[Work required]
Among the records that follow, set down only the lines from the one containing "middle of the box" to the one containing "their right side.", both included, exactly.

[Rows]

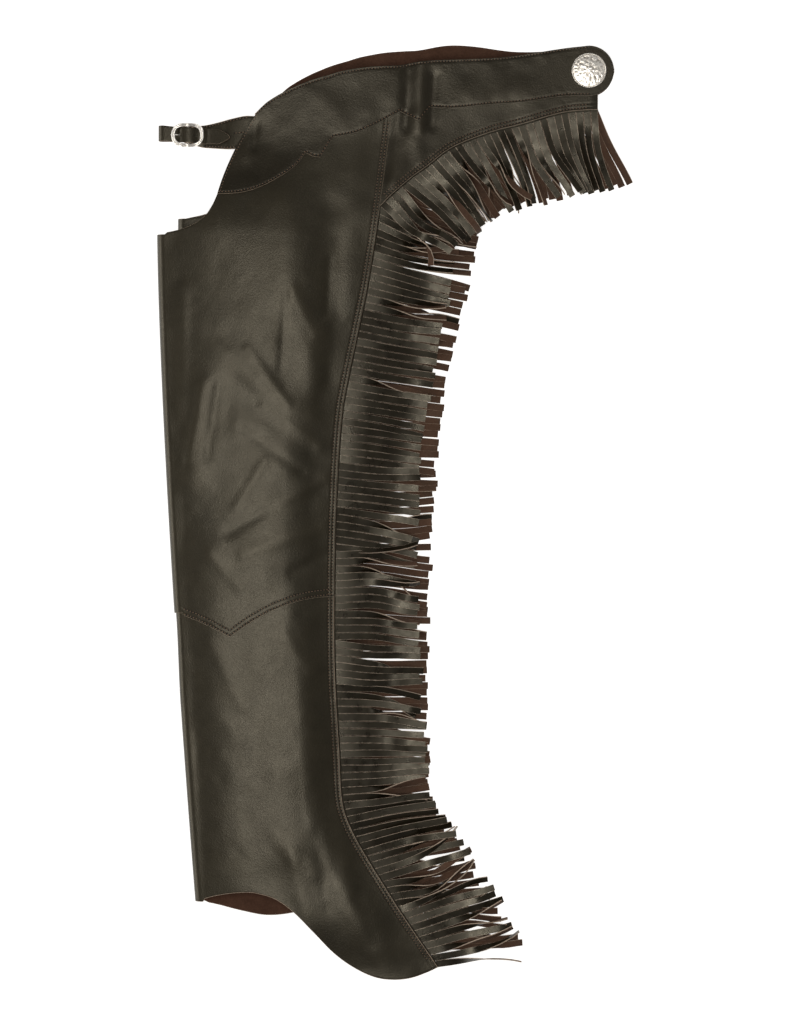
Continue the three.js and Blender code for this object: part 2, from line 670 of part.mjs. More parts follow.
// Zip that closes a leg along the outer seam, hidden under the fringe
function zip(half) {
  const outer = COLUMNS.slice(SEAM_LAP_COLUMN, SEAM_COLUMN + 1).map((c) => columnPoints(half, c));
  const foldLine = columnPoints(half, COLUMNS[0]).map((point) => point && point[1]);
  const lines = range(lineOf(half, "hip edge"), outer[0].length - 1);
  const knee = lineOf(half, "knee lap");
  const inner = INNER_COLUMNS.slice(-2);
  const face = (side) =>
    lines.map((i) =>
      inner.map((column, k) => {
        const y = innerLineY(half, foldLine, i, column);
        const at = [planX(column.across, y), y];
        const low = innerPoint(half, at, i < knee ? 1 : 0, 0)[2] + half.out * CLEARANCE;
        return [...half.plan(...at), low + half.out * side * ZIP_THICKNESS];
      }),
    );
  return wall(face(1), face(0));
}

// Front straps. The right half's billet runs forward over the surface, turns up and back
// and is buckled to the left half's tab.
const billetBottom = RIGHT.outer(0, STRAP_Y) - 2 * PLY - LEATHER / 2 + STRAP_SLACK;
const billetTop = billetBottom + 2 * STRAP_FOLD_RADIUS;
const barHeight = billetTop - BUCKLE_BAR_DROP;
const frameHeight = billetTop + LEATHER / 2 + CLEARANCE + BUCKLE_THICKNESS / 2;
const overBar = barHeight + BUCKLE_BAR_RADIUS + 3 * CLEARANCE + 1.5 * LEATHER;
const strapY = (x) => STRAP_Y + STRAP_TILT * x;
const buckleX = (share) => BUCKLE_X + (share * BUCKLE_LENGTH) / 2;

function yokeFrontX(half, y) {
  const ownY = y - half.plan(0, y)[1] + y;
  const points = columnPoints(half, COLUMNS[FIRST_YOKE_COLUMN]);
  const next = Math.max(1, points.findIndex((point) => point[1] < ownY));
  const [a, b] = [points[next - 1], points[next]];
  return half.plan(mix(a[0], b[0], (ownY - a[1]) / (b[1] - a[1])), ownY)[0];
}

// A strap along a line of rows. Each row has two side points, on the strap's middle layer.
function strap(rows) {
  const middle = rows.map(([p, q]) => new THREE.Vector2((p[0] + q[0]) / 2, (p[2] + q[2]) / 2));
  const normals = middle.map((_, i) => {
    const ahead = middle[Math.min(i + 1, middle.length - 1)];
    const way = ahead.clone().sub(middle[Math.max(i - 1, 0)]).normalize();
    return new THREE.Vector2(-way.y, way.x);
  });
  const face = (by) =>
    rows.map((row, i) =>
      row.map(([x, y, z]) => [x + normals[i].x * by, y, z + normals[i].y * by]),
    );
  return solid(wall(face(LEATHER / 2), face(-LEATHER / 2)));
}
const strapRow = (x, z, width = STRAP_WIDTH, y = strapY(x)) => [
  [x, y - width / 2, z],
  [x, y + width / 2, z],
];

function billet() {
  const rows = [];
  const yokeX = yokeFrontX(RIGHT, STRAP_Y);
  rows.push(strapRow(yokeX + SEAM_LAP, billetBottom, STRAP_WIDTH, STRAP_Y));
  rows.push(strapRow(yokeX - SEAM_LAP, billetBottom, STRAP_WIDTH, STRAP_Y));
  for (let i = 0; i <= FOLD_STEPS + 2; i++) {
    const turn = Math.PI * (-0.5 + i / (FOLD_STEPS + 2));
    const x = BILLET_FRONT_X + STRAP_FOLD_RADIUS * (1 - Math.cos(turn));
    const z = billetBottom + STRAP_FOLD_RADIUS * (1 + Math.sin(turn));
    rows.push(strapRow(x, z, STRAP_WIDTH, STRAP_Y));
  }
  for (const share of [-1, -0.6, -0.33, -0.16, 0, 0.16, 0.33, 0.6, 1])
    rows.push(strapRow(buckleX(share), mix(overBar, billetTop, billetDip(Math.abs(share)))));
  for (const along of [0.3, 0.55, 0.8]) {
    const x = mix(buckleX(1), BILLET_TIP_X, along);
    rows.push(strapRow(x, tabHeight(x) + PLY + CLEARANCE, STRAP_WIDTH - 2));
  }
  const tip = tabHeight(BILLET_TIP_X) + PLY + CLEARANCE;
  rows.push(strapRow(BILLET_TIP_X, tip, STRAP_WIDTH / 5));
  return rows;
}
const billetDip = (share) => (share >= 0.6 ? 1 : 1 - Math.cos((share / 0.6) * (Math.PI / 2)) ** 0.9);

// The tab climbs in a straight line from under the frame to under the left yoke
function tabHeight(x) {
  const low = billetTop - PLY;
  const yokeX = yokeFrontX(LEFT, STRAP_Y) - SEAM_LAP;
  const high = outerPoint(LEFT, [yokeX, STRAP_Y], 2, 0.5)[2] - STRAP_SLACK;
  return mix(low, high, clamp01((x - buckleX(1)) / (yokeX - buckleX(1))));
}

function tab() {
  const rows = [];
  for (const past of [SEAM_LAP, -SEAM_LAP / 3]) {
    const sides = [-0.5, 0.5].map((side) => {
      const y = STRAP_Y + side * TAB_WIDTH;
      const x = yokeFrontX(LEFT, y) + past;
      return [x, y, outerPoint(LEFT, [x, y], 2, 0.5)[2] - STRAP_SLACK];
    });
    rows.push(sides);
  }
  const middle = mix(buckleX(1), yokeFrontX(LEFT, STRAP_Y), 0.4);
  rows.push(strapRow(middle, tabHeight(middle), mix(STRAP_WIDTH, TAB_WIDTH, 0.7)));
  rows.push(strapRow(buckleX(1), billetTop - PLY, mix(STRAP_WIDTH, TAB_WIDTH, 0.45)));
  rows.push(strapRow(buckleX(0.6), billetTop - PLY, mix(STRAP_WIDTH, TAB_WIDTH, 0.3)));
  const reach = BUCKLE_BAR_RADIUS + CLEARANCE + LEATHER / 2;
  for (let i = 0; i <= FOLD_STEPS; i++) {
    const turn = Math.PI * (-0.5 - i / FOLD_STEPS);
    rows.push(strapRow(BUCKLE_X + reach * Math.cos(turn), barHeight + reach * Math.sin(turn)));
  }
  rows.push(strapRow(buckleX(0.16), barHeight + 0.85 * reach));
  rows.push(strapRow(buckleX(0.3), barHeight + 0.5 * reach));
  return rows;
}

// A buckle with a squared oval frame, whose bar hangs lower than its two ends
function buckleFrame() {
  const frame = new THREE.TorusGeometry(10, 1, 6, 24);
  const at = frame.attributes.position;
  const [long, wide] = [(BUCKLE_LENGTH - BUCKLE_BAND) / 2, (BUCKLE_WIDTH - BUCKLE_BAND) / 2];
  const squared = (value) => Math.sign(value) * Math.abs(value) ** (2 / BUCKLE_SQUARENESS);
  for (let i = 0; i < at.count; i++) {
    const round = Math.atan2(at.getY(i), at.getX(i));
    const outward = (Math.hypot(at.getX(i), at.getY(i)) - 10) * (BUCKLE_BAND / 2);
    const [x, y] = [squared(Math.cos(round)), squared(Math.sin(round))];
    const power = BUCKLE_SQUARENESS - 1;
    const normal = new THREE.Vector2(
      (Math.sign(x) * Math.abs(x) ** power) / long,
      (Math.sign(y) * Math.abs(y) ** power) / wide,
    ).normalize();
    const centre = mix(barHeight, frameHeight, ease((Math.abs(x) - 0.15) / 0.4));
    at.setXYZ(
      i,
      BUCKLE_X + x * long + normal.x * outward,
      strapY(BUCKLE_X) + y * wide + normal.y * outward,
      centre + (at.getZ(i) * BUCKLE_THICKNESS) / 2,
    );
  }
  const bar = new THREE.CylinderGeometry(BUCKLE_BAR_RADIUS, BUCKLE_BAR_RADIUS, 2 * wide, 12);
  bar.translate(BUCKLE_X, strapY(BUCKLE_X), barHeight);
  return solid(frame).add(solid(bar));
}

// The tongue hinges on the bar, comes up through the billet and rests on the frame's end
function tongue(grow) {
  const onFrame = frameHeight + BUCKLE_THICKNESS / 2 + CLEARANCE + TONGUE_RADIUS;
  const points = [
    [-0.1, barHeight + 0.3 * TONGUE_RADIUS],
    [-0.3, barHeight + 0.9 * TONGUE_RADIUS],
    [-0.43, billetTop + 0.45 * TONGUE_RADIUS],
    [-0.66, mix(billetTop, onFrame, 0.8)],
    [-0.8, onFrame],
    [-1.02, onFrame],
  ].map(([share, z]) => new THREE.Vector3(buckleX(share), strapY(BUCKLE_X), z));
  const path = new THREE.CatmullRomCurve3(points);
  const round = new THREE.Shape().absarc(0, 0, TONGUE_RADIUS + grow, 0, 2 * Math.PI);
  const shank = new THREE.ExtrudeGeometry(round, { steps: 10, curveSegments: 4, extrudePath: path });
  return solid(shank);
}
function tongueWithEye() {
  const eyeRadius = BUCKLE_BAR_RADIUS + CLEARANCE;
  const eye = [eyeRadius + TONGUE_RADIUS, eyeRadius].map((radius, i) => {
    const made = new THREE.CylinderGeometry(radius, radius, TONGUE_WIDTH + i, 12);
    made.translate(BUCKLE_X, strapY(BUCKLE_X), barHeight);
    return solid(made);
  });
  return tongue(0).add(eye[0]).subtract(eye[1]);
}

function punched(made) {
  const x = PUNCHED_HOLE_X;
  const [low, high] = [barHeight, overBar + 2 * PLY];
  return made.subtract(solid(cylinder(PUNCHED_HOLE_RADIUS, low, high, x, strapY(x), SCREW_SIDES)));
}
function slotted(made) {
  const high = 2 * (overBar - barHeight);
  const slot = new THREE.BoxGeometry(0.42 * BUCKLE_LENGTH, TONGUE_WIDTH + 2 * CLEARANCE, high);
  slot.translate(buckleX(-0.2), strapY(BUCKLE_X), barHeight);
  return made.subtract(solid(slot));
}

// Concho: a domed disc with a ring of petals, on a screw that clamps both yokes
function concho() {
  const base = yokeFace + CLEARANCE;
  const socket = SCREW_RADIUS + CLEARANCE;
  const profile = [
    [0, CONCHO_RIM],
    [socket, CONCHO_RIM],
    [socket, 0],
    [CONCHO_RADIUS, 0],
    [CONCHO_RADIUS, 0.7 * CONCHO_RIM],
    [0.95 * CONCHO_RADIUS, CONCHO_RIM],
    [0.86 * CONCHO_RADIUS, CONCHO_RIM],
    [0.82 * CONCHO_RADIUS, 0.6 * CONCHO_RIM],
    [0.6 * CONCHO_RADIUS, CONCHO_RIM],
    [0.4 * CONCHO_RADIUS, 0.65 * CONCHO_DOME],
    [0.36 * CONCHO_RADIUS, 0.6 * CONCHO_DOME],
    [0.24 * CONCHO_RADIUS, 0.93 * CONCHO_DOME],
    [0, CONCHO_DOME],
  ].map(([radius, height]) => new THREE.Vector2(radius, height));
  const disc = new THREE.LatheGeometry(profile, 2 * CONCHO_PETALS);
  const at = disc.attributes.position;
  for (let i = 0; i < at.count; i++) {
    const radius = Math.hypot(at.getX(i), at.getZ(i)) / CONCHO_RADIUS;
    if (radius < 0.38 || radius > 0.7 || at.getY(i) < CONCHO_RELIEF) continue;
    const petal = Math.cos(Math.atan2(at.getZ(i), at.getX(i)) * CONCHO_PETALS);
    at.setY(i, at.getY(i) + CONCHO_RELIEF * petal);
  }
  disc.rotateX(Math.PI / 2);
  disc.translate(CONCHO_X, CONCHO_Y, base);
  return solid(disc);
}
function screw() {
  const top = yokeFace + CONCHO_RIM; // the socket is one clearance deeper
  const cap = yokeUnderside - CLEARANCE;
  const post = solid(cylinder(SCREW_RADIUS, cap - CLEARANCE, top, CONCHO_X, CONCHO_Y, SCREW_SIDES));
  const low = cap - SCREW_CAP_THICKNESS;
  return post.add(solid(cylinder(SCREW_CAP_RADIUS, low, cap, CONCHO_X, CONCHO_Y, 20)));
}

const chaps = new THREE.Group();
const leatherLook = new THREE.MeshStandardMaterial({ color: 0x3a3428, roughness: 0.5 });
const suedeLook = new THREE.MeshStandardMaterial({ color: 0x4a3024, roughness: 0.95 });
const nickelLook = new THREE.MeshStandardMaterial({ color: 0xc9c4bb, roughness: 0.3, metalness: 1 });

function add(name, geometry, material) {
  const mesh = new THREE.Mesh(geometry, material.clone());
  mesh.name = name;
  chaps.add(mesh);
}

for (const half of [LEFT, RIGHT]) {
  add(half.name + "_thigh_panel", legPanel(half, "yoke lap", "knee", 2, 1), leatherLook);
  add(half.name + "_shin_panel", legPanel(half, "knee lap", "hem", 1, 0), leatherLook);
  add(half.name + "_yoke", yoke(half), leatherLook);
  add(half.name + "_hip_panel", hipPanel(half), leatherLook);
  add(half.name + "_fringe", fringe(half), leatherLook);
  add(half.name + "_side_zip", zip(half), suedeLook);
}
const tabLeather = strap(tab());
const billetLeather = punched(strap(billet())).subtract(tongue(CLEARANCE));
const seatedBillet = billetLeather.subtract(tabLeather.translate(0, 0, CLEARANCE));
add("billet_strap", geometryOf(seatedBillet), leatherLook);
add("buckle_tab", geometryOf(slotted(tabLeather)), leatherLook);
add("buckle_frame", geometryOf(buckleFrame()), nickelLook);
add("buckle_tongue", geometryOf(tongueWithEye()), nickelLook);
add("concho", geometryOf(concho()), nickelLook);
add("concho_screw", geometryOf(screw()), nickelLook);

// The origin is on the surface under the middle of the box
const box = new THREE.Box3().setFromObject(chaps, true);
const centre = box.getCenter(new THREE.Vector3());
chaps.position.set(-centre.x, -centre.y, -box.min.z);

export default chaps;
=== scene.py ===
"""Western show chaps for a rider, lying folded flat on their right side.

Each leather piece is a fine sheet laid over the plan of its half, with its real thickness,
its grain side outwards and its suede side towards the leg. Plan sizes are in millimetres
and are drawn from the crotch corner of the left leg's fold, as in the part's own source.
"""

import math

import bmesh
import bpy
import numpy as np
from mathutils import Matrix, Vector


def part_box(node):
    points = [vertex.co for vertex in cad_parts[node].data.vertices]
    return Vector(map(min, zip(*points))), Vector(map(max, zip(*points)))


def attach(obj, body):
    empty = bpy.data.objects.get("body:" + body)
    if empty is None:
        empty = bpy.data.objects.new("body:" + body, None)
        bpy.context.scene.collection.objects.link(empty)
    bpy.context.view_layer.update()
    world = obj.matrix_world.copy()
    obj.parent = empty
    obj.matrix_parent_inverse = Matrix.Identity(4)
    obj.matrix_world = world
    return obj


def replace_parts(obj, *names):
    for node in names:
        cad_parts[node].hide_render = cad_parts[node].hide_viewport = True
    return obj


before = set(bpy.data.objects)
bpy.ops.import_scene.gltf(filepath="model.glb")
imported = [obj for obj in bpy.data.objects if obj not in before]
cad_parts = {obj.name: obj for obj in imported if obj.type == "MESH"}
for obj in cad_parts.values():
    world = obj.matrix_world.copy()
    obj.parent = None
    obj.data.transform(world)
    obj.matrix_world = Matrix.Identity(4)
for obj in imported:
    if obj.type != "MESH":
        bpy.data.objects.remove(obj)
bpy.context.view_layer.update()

# Driving sizes of the plan, in millimetres
CROTCH_TO_HEM = 735
THIGH_WIDTH = 245
FOLD_LEAN = 42
HIP_DEPTH = 505
WAIST_RISE = 211
YOKE_END_RADIUS = 27.7
SLIDE_BACK = 22
SLIDE_UP = 19
SLIDE_BACK_AT_HEM = 9
CONCHO_X = HIP_DEPTH - YOKE_END_RADIUS
CONCHO_Y = WAIST_RISE - YOKE_END_RADIUS

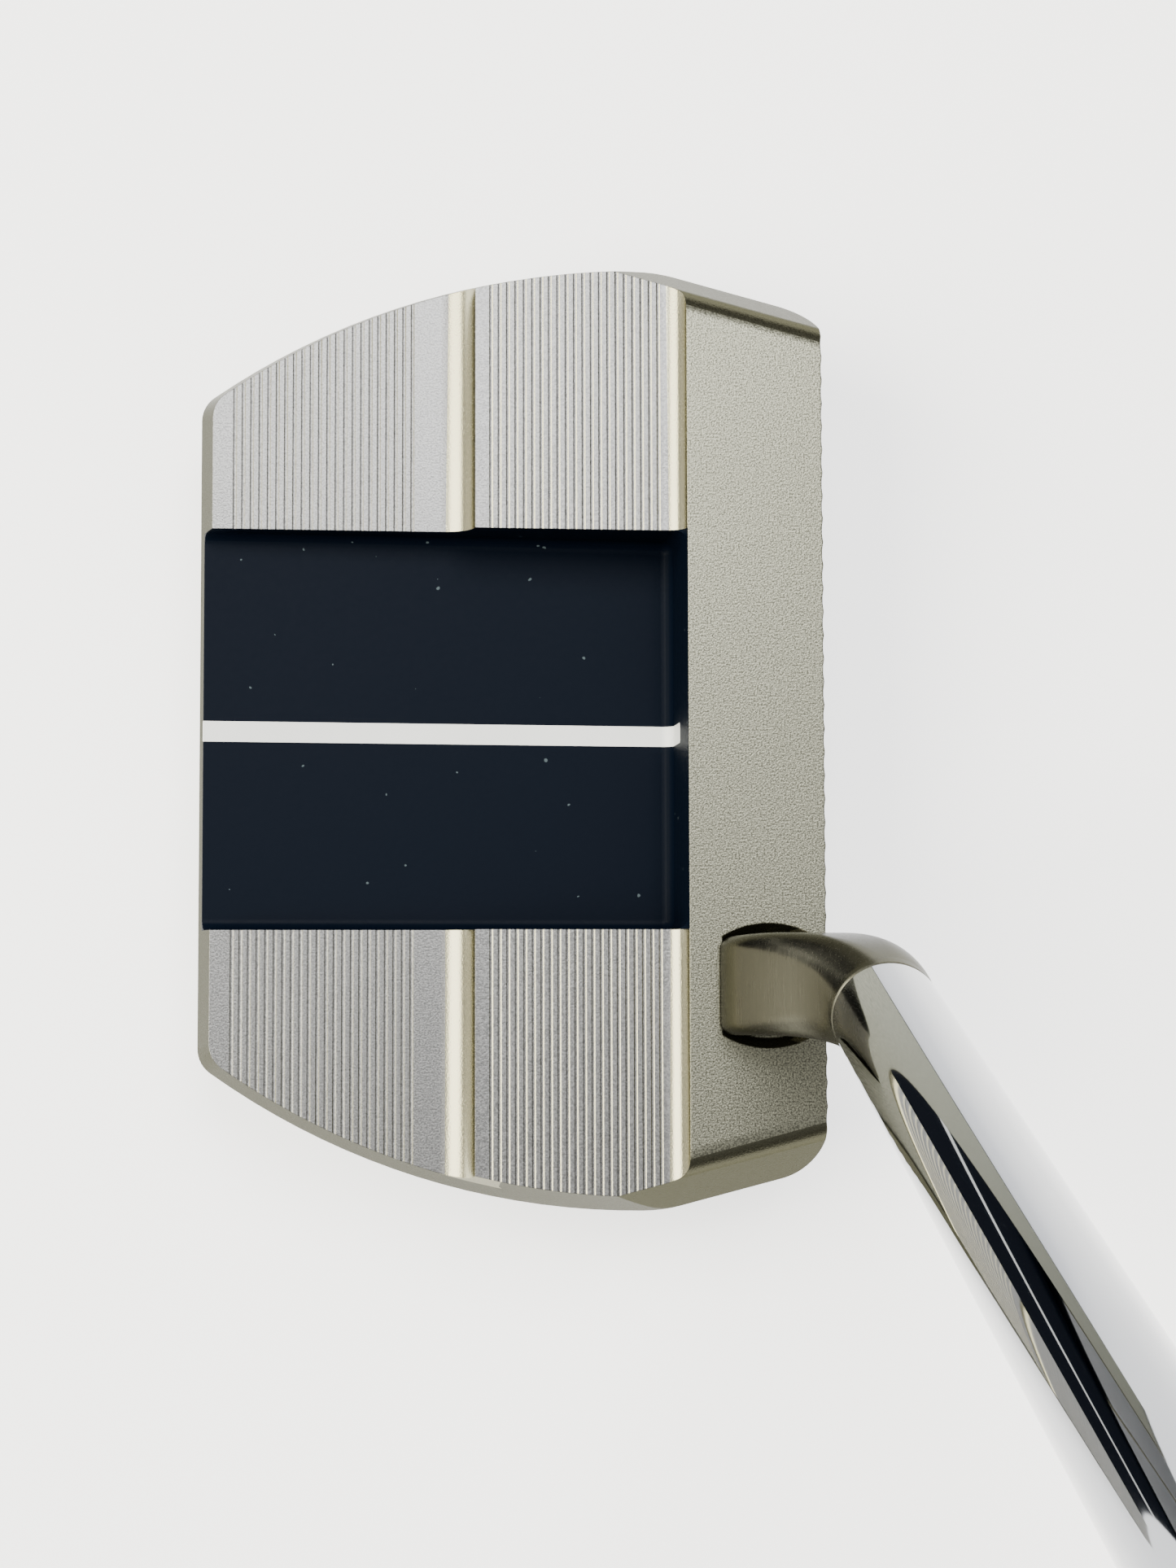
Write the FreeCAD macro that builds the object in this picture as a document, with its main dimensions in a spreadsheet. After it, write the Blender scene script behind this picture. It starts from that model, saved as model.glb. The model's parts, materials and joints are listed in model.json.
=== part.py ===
"""Mallet putter: a milled head with two terraced wings, a bent neck, a steel shaft and a grip.

Frame: +X is the way the face points, +Y the toe, +Z up.  The origin lies on the ground, under
the sight line, half-way between the rear edge and the face.  Lengths are in millimetres.
"""
import FreeCAD, Part
import Sketcher

import logging
import math
import os

Vector = FreeCAD.Vector
log = logging.getLogger("putter")

TOUCH = 1e-3
NECK_SECTIONS = 6

SIZES = {
    # how far a cutting outline passes beyond the surface that it cuts
    "overrun": 5.0,
    # heights above the ground
    "belt_height": 12.8,
    "topline_height": 25.0,
    "front_terrace_height": 22.8,
    "rear_terrace_height": 19.4,
    "floor_rear_height": 15.8,
    "floor_slope": 2.8,
    # plan of the head, at its widest level
    "half_width": 51.5,
    "widest_x": 15.3,
    "side_radius": 80.0,
    "rear_x": -32.7,
    "rear_corner_radius": 3.2,
    "end_slope": 14.2,
    "end_blend_radius": 16.4,
    "upper_draft": 13.0,
    "lower_draft": 14.0,
    "end_bevel": 22.0,
    "bevel_lead": 7.5,
    "end_round": 3.2,
    "belt_band": 2.4,
    "sole_edge_radius": 1.5,
    # topline and face
    "topline_back_x": 18.75,
    "face_top_x": 33.4,
    "loft": 3.0,
    "face_corner_radius": 4.5,
    "mill_pitch": 2.5,
    "mill_depth": 0.12,
    "mill_land": 0.2,
    "mill_rows": 34,
    # terraces and their milled ridges
    "step_x": -3.7,
    "front_fillet_radius": 2.2,
    "ridge_pitch": 0.9,
    "ridge_depth": 0.06,
    "ridge_land": 0.5,
    "rear_ridge_x": -29.1,
    "rear_ridges": 22,
    "front_ridge_x": -2.0,
    "front_ridges": 21,
    # painted recess and sight line
    "recess_width": 42.6,
    "recess_fillet": 1.2,
    "line_width": 2.2,
    "line_depth": 0.25,
    "line_climb": 4.4,
    "line_corner": 0.4,
    # sole plate, cavity and weights
    "plate_length": 45.0,
    "plate_width": 64.0,
    "plate_centre_x": -2.5,
    "plate_corner": 7.0,
    "plate_thick": 2.4,
    "plate_gap": 0.05,
    "pad_thick": 0.4,
    "ledge": 5.6,
    "cavity_roof": 9.8,
    "screw_inset": 4.2,
    "screw_head_radius": 2.8,
    "screw_radius": 1.5,
    "screw_reach": 6.0,
    "screw_socket": 1.1,
    "weight_radius": 6.4,
    "weight_height": 8.0,
    "weight_x": -2.5,
    "weight_wall": 1.2,
    "weight_gap": 0.05,
    "weight_sunk": 0.4,
    "weight_dish_radius": 3.5,
    "weight_dish_depth": 0.3,
    "weight_socket_depth": 4.0,
    "ring_section": 0.6,
    # neck
    "neck_x": 27.2,
    "neck_y": -27.3,
    "neck_side": 10.4,
    "neck_corner": 1.4,
    "spigot_side": 6.4,
    "spigot_depth": 7.0,
    "bond_gap": 0.1,
    "seat_depth": 1.6,
    "seat_gap": 0.02,
    "relief_width": 1.4,
    "relief_inset": 0.2,
    "relief_depth": 0.9,
    "relief_draft": 50.0,
    "neck_roundness": 0.96,
    "neck_lead": 0.42,
    "collar_lip": 0.1,
    "collar_length": 1.2,
    "collar_chamfer": 0.35,
    # shaft
    "lie": 70.0,
    "club_length": 863.6,
    "shaft_x": 34.1,
    "shaft_ground_y": -11.8,
    "shaft_start": 54.3,
    "shaft_tip_radius": 5.4,
    "shaft_butt_radius": 7.5,
    "shaft_wall": 0.5,
    "post_length": 28.0,
    # grip
    "grip_length": 267.0,
    "tape_thick": 0.2,
    "core_low_radius": 9.6,
    "core_high_radius": 12.0,
    "skin_thick": 1.8,
    "grip_flat": 1.1,
    "cap_thick": 3.0,
    "vent_radius": 1.0,
}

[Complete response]
// The origin is on the surface under the middle of the box
const box = new THREE.Box3().setFromObject(chaps, true);
const centre = box.getCenter(new THREE.Vector3());
chaps.position.set(-centre.x, -centre.y, -box.min.z);

export default chaps;
=== scene.py ===
"""Western show chaps for a rider, lying folded flat on their right side.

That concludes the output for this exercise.